To achieve greater satisfaction from your hunting season, my best advice is to temper your expectations based on waterfowl breeding populations, and then temper your expectations further based on fall and winter weather to the north of your blind. I hunt in Mississippi, but the weather stations that I watch to get a sense of the migration are in Saskatchewan, South Dakota, Nebraska, and Missouri. Only when I see extended freezing temperatures for a week or more in those areas do I know large numbers of birds will be winging my way at the southern end of the flyway. 

Then consider habitat conditions across the region you hunt. Birds evaluate habitat conditions at larger scales than at your honey hole. If conditions are good at a landscape scale, birds will stay in the area, and the chances of seeing them over your decoys are better. If the region is excessively flooded, the birds will have many options on where they can feed and rest, and you may experience tough hunting.

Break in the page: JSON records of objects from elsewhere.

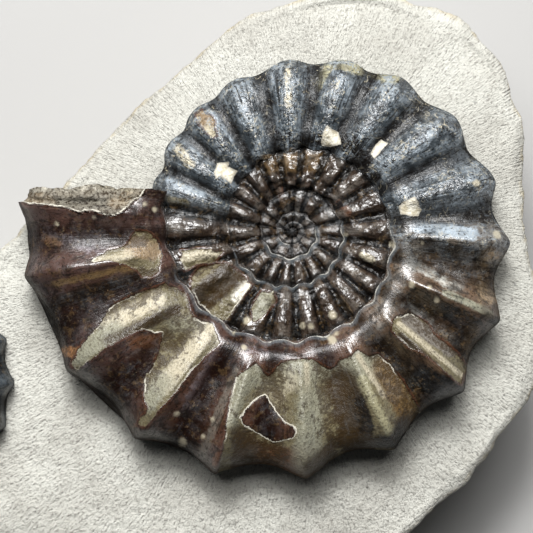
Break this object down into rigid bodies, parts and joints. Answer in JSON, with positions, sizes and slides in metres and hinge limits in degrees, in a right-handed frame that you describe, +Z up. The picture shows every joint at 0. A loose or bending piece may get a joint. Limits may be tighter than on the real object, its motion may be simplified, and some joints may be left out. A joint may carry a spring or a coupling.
{
  "type": "fossil ammonite",
  "caption": "Ribbed, open-coiled fossil ammonite with a smaller one beside it, both set in the top of a loose block of pale limestone that rests flat.",
  "frame": {"origin": "on the flat resting face, under the middle of the whole part's box", "axes": "+Z up, along both coil axes; +X along the block's long side, towards the large ammonite; +Y across it"},
  "size_m": [0.1116, 0.0905, 0.0387],
  "materials": {
    "fossil_shell": "polished and lacquered dark brown to blue-black fossil shell, worn through to olive and cream infill",
    "small_fossil_shell": "polished dark brown to grey-blue fossil shell",
    "pale_limestone": "matt off-white limestone, covered in short strokes of an air pen"
  },
  "bodies": {
    "root": {"ammonite": "fossil_shell", "small_ammonite": "small_fossil_shell", "limestone_block": "pale_limestone"}
  },
  "joints": []
}
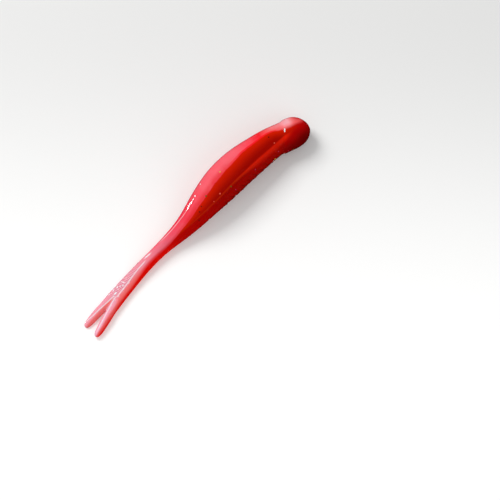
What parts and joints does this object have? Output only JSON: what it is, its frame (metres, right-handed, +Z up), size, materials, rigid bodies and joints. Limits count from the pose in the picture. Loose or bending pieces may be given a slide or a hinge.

If the region is dry, but there is water in the area you hunt, you may do pretty well. 

We as hunters often look for a silver bullet if birds don’t show up in anticipated numbers over our decoys. It’s human nature to seek simple explanations and solutions, but waterfowl distribution is driven by multiple interacting variables over which humans have little control and some of which are poorly understood. Waterfowl are very well adapted to exploit highly variable environments, and that is part of what makes them such worthy quarry. For those of us who love to pursue ducks and geese, the best way forward is to provide quality habitat, minimize disturbance as much as possible, hope for some help from Old Man Winter, and then hunt as much as our time allows!